■ REQUEST
Repeat the listing below in full, exactly as it stands.

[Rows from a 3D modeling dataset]
○ ○ ○

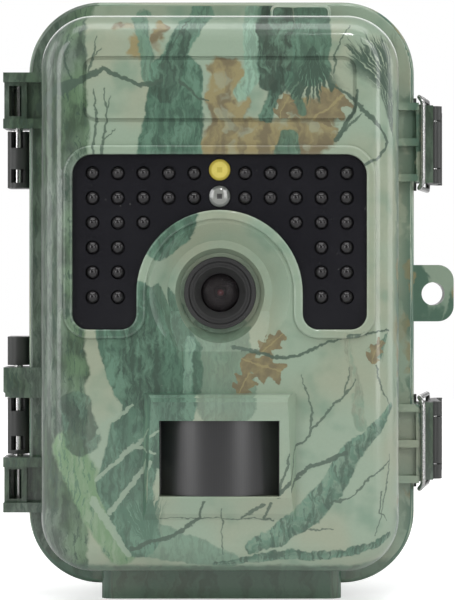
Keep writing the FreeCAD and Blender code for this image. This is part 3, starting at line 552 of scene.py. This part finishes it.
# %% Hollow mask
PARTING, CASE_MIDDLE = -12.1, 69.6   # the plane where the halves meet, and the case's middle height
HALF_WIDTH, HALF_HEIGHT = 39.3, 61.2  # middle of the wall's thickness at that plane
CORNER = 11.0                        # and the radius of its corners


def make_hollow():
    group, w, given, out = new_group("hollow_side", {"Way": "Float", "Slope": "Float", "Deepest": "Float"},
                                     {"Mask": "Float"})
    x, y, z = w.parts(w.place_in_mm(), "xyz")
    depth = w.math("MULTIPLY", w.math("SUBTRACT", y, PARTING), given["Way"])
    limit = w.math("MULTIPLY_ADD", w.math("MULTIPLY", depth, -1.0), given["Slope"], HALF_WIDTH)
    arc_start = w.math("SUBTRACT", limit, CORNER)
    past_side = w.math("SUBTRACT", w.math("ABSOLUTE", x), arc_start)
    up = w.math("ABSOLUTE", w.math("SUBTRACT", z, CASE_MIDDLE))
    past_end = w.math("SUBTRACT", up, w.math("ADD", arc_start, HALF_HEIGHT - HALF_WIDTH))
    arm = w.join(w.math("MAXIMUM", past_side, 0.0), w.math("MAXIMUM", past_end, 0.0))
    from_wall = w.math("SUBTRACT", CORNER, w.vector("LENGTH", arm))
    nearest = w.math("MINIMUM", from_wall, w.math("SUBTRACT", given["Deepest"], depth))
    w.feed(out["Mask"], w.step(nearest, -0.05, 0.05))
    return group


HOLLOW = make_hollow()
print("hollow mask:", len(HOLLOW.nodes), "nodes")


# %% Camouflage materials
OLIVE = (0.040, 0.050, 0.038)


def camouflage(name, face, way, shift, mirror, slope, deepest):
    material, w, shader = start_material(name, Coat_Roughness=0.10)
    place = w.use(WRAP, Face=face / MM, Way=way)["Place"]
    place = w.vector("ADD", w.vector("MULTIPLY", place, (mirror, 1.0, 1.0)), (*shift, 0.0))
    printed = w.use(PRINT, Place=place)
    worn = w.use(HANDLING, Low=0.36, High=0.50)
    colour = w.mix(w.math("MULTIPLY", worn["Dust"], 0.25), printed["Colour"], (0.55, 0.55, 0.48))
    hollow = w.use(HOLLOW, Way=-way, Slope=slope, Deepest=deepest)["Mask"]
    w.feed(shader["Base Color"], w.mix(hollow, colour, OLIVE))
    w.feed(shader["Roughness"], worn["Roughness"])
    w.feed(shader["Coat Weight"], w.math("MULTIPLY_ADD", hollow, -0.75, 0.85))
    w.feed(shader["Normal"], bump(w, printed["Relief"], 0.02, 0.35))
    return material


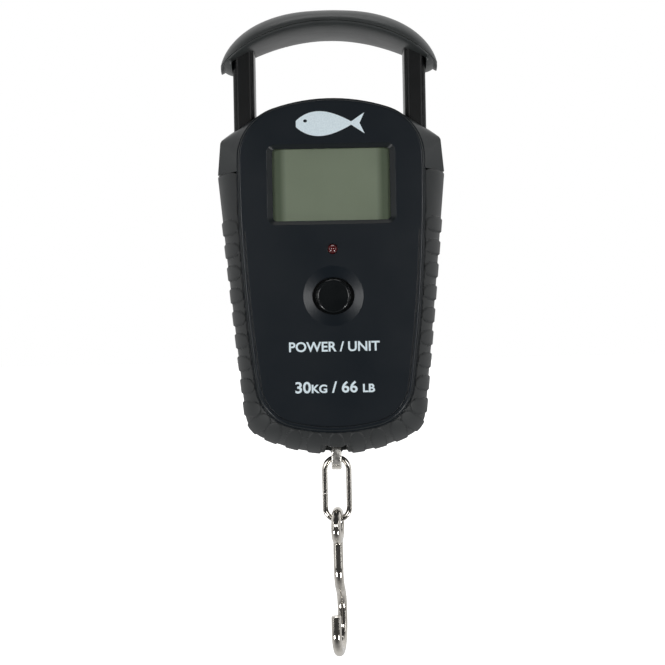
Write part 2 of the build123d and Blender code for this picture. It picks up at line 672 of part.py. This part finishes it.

○ ○ ○

■ OUTPUT
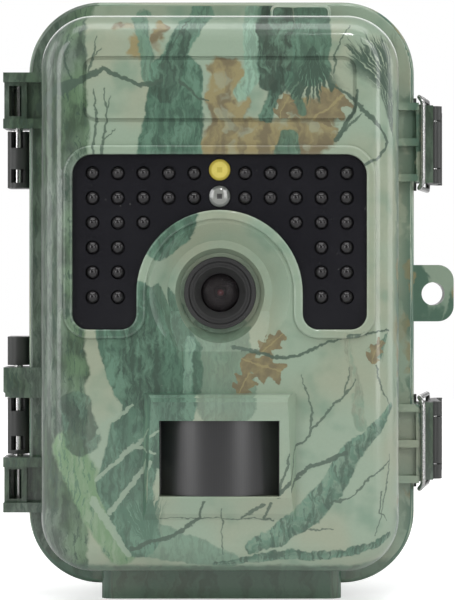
Keep writing the FreeCAD and Blender code for this image. This is part 3, starting at line 552 of scene.py. This part finishes it.
# %% Hollow mask
PARTING, CASE_MIDDLE = -12.1, 69.6   # the plane where the halves meet, and the case's middle height
HALF_WIDTH, HALF_HEIGHT = 39.3, 61.2  # middle of the wall's thickness at that plane
CORNER = 11.0                        # and the radius of its corners


def make_hollow():
    group, w, given, out = new_group("hollow_side", {"Way": "Float", "Slope": "Float", "Deepest": "Float"},
                                     {"Mask": "Float"})
    x, y, z = w.parts(w.place_in_mm(), "xyz")
    depth = w.math("MULTIPLY", w.math("SUBTRACT", y, PARTING), given["Way"])
    limit = w.math("MULTIPLY_ADD", w.math("MULTIPLY", depth, -1.0), given["Slope"], HALF_WIDTH)
    arc_start = w.math("SUBTRACT", limit, CORNER)
    past_side = w.math("SUBTRACT", w.math("ABSOLUTE", x), arc_start)
    up = w.math("ABSOLUTE", w.math("SUBTRACT", z, CASE_MIDDLE))
    past_end = w.math("SUBTRACT", up, w.math("ADD", arc_start, HALF_HEIGHT - HALF_WIDTH))
    arm = w.join(w.math("MAXIMUM", past_side, 0.0), w.math("MAXIMUM", past_end, 0.0))
    from_wall = w.math("SUBTRACT", CORNER, w.vector("LENGTH", arm))
    nearest = w.math("MINIMUM", from_wall, w.math("SUBTRACT", given["Deepest"], depth))
    w.feed(out["Mask"], w.step(nearest, -0.05, 0.05))
    return group


HOLLOW = make_hollow()
print("hollow mask:", len(HOLLOW.nodes), "nodes")


# %% Camouflage materials
OLIVE = (0.040, 0.050, 0.038)


def camouflage(name, face, way, shift, mirror, slope, deepest):
    material, w, shader = start_material(name, Coat_Roughness=0.10)
    place = w.use(WRAP, Face=face / MM, Way=way)["Place"]
    place = w.vector("ADD", w.vector("MULTIPLY", place, (mirror, 1.0, 1.0)), (*shift, 0.0))
    printed = w.use(PRINT, Place=place)
    worn = w.use(HANDLING, Low=0.36, High=0.50)
    colour = w.mix(w.math("MULTIPLY", worn["Dust"], 0.25), printed["Colour"], (0.55, 0.55, 0.48))
    hollow = w.use(HOLLOW, Way=-way, Slope=slope, Deepest=deepest)["Mask"]
    w.feed(shader["Base Color"], w.mix(hollow, colour, OLIVE))
    w.feed(shader["Roughness"], worn["Roughness"])
    w.feed(shader["Coat Weight"], w.math("MULTIPLY_ADD", hollow, -0.75, 0.85))
    w.feed(shader["Normal"], bump(w, printed["Relief"], 0.02, 0.35))
    return material


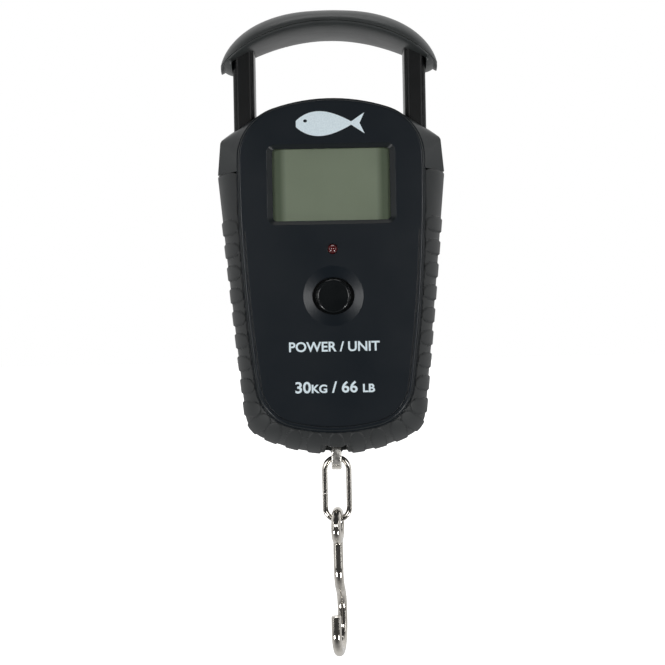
Write part 2 of the build123d and Blender code for this picture. It picks up at line 672 of part.py. This part finishes it.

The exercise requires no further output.